I do not know how much you guys know about marching band, and I do not want this post to last forever, but being in this leadership position in high school taught me many things for my future. While yes, we are all human and there may be times where we forget to keep personal things at home, we must remember that when we are at work it is time to work. While it is great to build friendships with the people you work with, you also need to find a balance between your working relationship and friendship. If you have a conflict, do not let it show in your work. Sit down outside of work and discuss it. Yes, things will happen, but be prepared to work through them.

Running the student-run firm on campus has reminded me of my marching band days. I have built some great friendships through CatCom, but I have to remember that as a student-run firm, and as the leader of the firm, we have work to do, so it is important to have a boundary set of a working relationship and a friendship outside of work.

What are your thoughts on working relationships and co-worker friendships? Do you think it is okay to have that friendship? Why or why not?

8 thoughts on “Keep the “Personal” at Home

  1. Hey ashley, I think there is a point in your story. But I think the key is respect. I have been friends with many people I worked with some of them worked under me. We never had any problems what so ever. Even the moments we had a discussion in the personal time we never brought it to work. But that doesn’t mean you can’t be friends during professional hours. I think the best result are given if you work with a real team and to get that you have to build that, part of the team building is get to know each other as an individual. My experience is that it is possible as long as everybody knows when it’s time to work and when it’s time to play!!

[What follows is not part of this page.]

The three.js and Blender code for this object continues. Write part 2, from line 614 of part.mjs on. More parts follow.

  2. I think friendships at work are great. Like it or not we will spend the large majority of our adult lives either at work or thinking about it. I agree with what you said about keeping it professional at work though. Inside jokes are fine and so is spontaneous socializing, you just have to know what needs to be done and make sure it is getting done well. Some of the best friendships I have are with people that I have worked with.

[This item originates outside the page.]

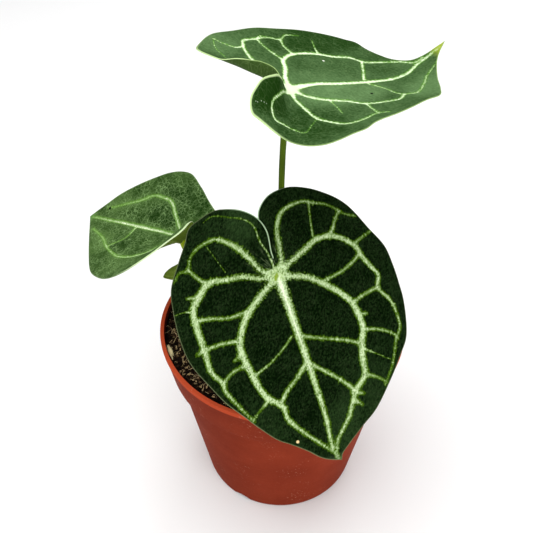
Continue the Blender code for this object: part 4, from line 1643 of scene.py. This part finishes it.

  3. With being a color guard section leader last year, and now being promoted to color guard coordinator I understand completely where you are coming from. The first thing I told my new captains this year was “Remember your image starts now.” You are an example on and off the field.
    I don’t agree with partying in mix company, especially when you are a captain drinking with the people you are suppose to be a leader for.
    With my color guard they know that I can be fun, and can have a good time joking with them, but they know when I am serious that they need to watch out and do what they are told.

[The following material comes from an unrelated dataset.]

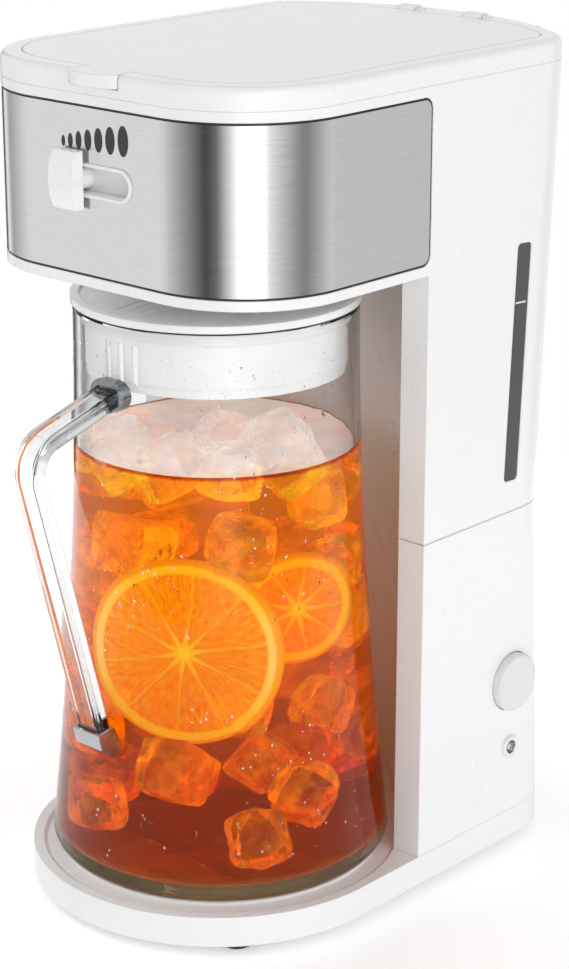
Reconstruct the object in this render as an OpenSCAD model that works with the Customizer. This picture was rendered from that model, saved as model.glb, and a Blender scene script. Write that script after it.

    It’s just a level of respect and if they see you acting a fool then that’s how they are going to act. So don’t cry about it when you can’t control it. Also with being a leader you are NOT allowed to bring your emotions in to the mix. You are responsible for caring for everyone elses emotions and making them feel better because you are the person that they look to. I have a lot of opinions about this topic… I could just keep rambling. But I got where I am today with the POTM band because everyone said I was a respectable leader and would take this color guard and run with it.

  4. Loved this post, Ashley! I was a big band nerd in high school too, but was only in concert band because my high school didn’t have a marching band 😉

    After what little experience I have in the work place (only a year and a half), I have to say that I don’t think friendships at work are a bad thing. I have plenty of co-workers that I consider friends (some in management roles), and I believe that’s because of how much time we spend together. If you really think about it, you spend more time at work during the week than at home! Obviously, it depends on the office and the people, but I am very lucky to have wonderful co-workers that I can call friends as well. You just have to feel it out and see how the dynamic is!

    Also, having friends at work is great, but just make sure you can get your work done too 😉

  5. Thanks for the response Christa! Glad to hear I am not the only band nerd out there. 😉 I was huge into concert band as well, but marching season was my favorite!

    That is awesome that you work somewhere that you have formed friendships with co-workers. You’re right. If you spend a lot of time together you will get to know each other, and obviously friendships will form. Like you said, you just have to make sure you are getting your work done! 😛

  6. Thank you so much Paige! You are completely right, respect is a huge thing. I love that you told your new captains, “Remember your image starts now.” It is so true. Being a leader, you build an image for yourself and the type of leader you are. What do you want to be remembered for, how you are on and off the field, etc. Many factors play into this image and you have to be careful with everything you do. That is great that they know you can have fun, but they also know when you are being serious

  7. Thanks Ben! I agree, work friendships are great! You just have to make sure you are getting things done that need to be done. I have formed great friendships with people I work with and I would not have that any other way.

  8. Thanks for your response! Respect is everything. You are right. I have had numerous part-time jobs in high school and some of my best friends are people that I worked with. While we were at work (Quizno’s) we knew we had time to have conversations when we were slow, but we also knew that we had things that had to be completed by specific times. You’re right. You definitely need to get to know the people you work with so that you can work well together!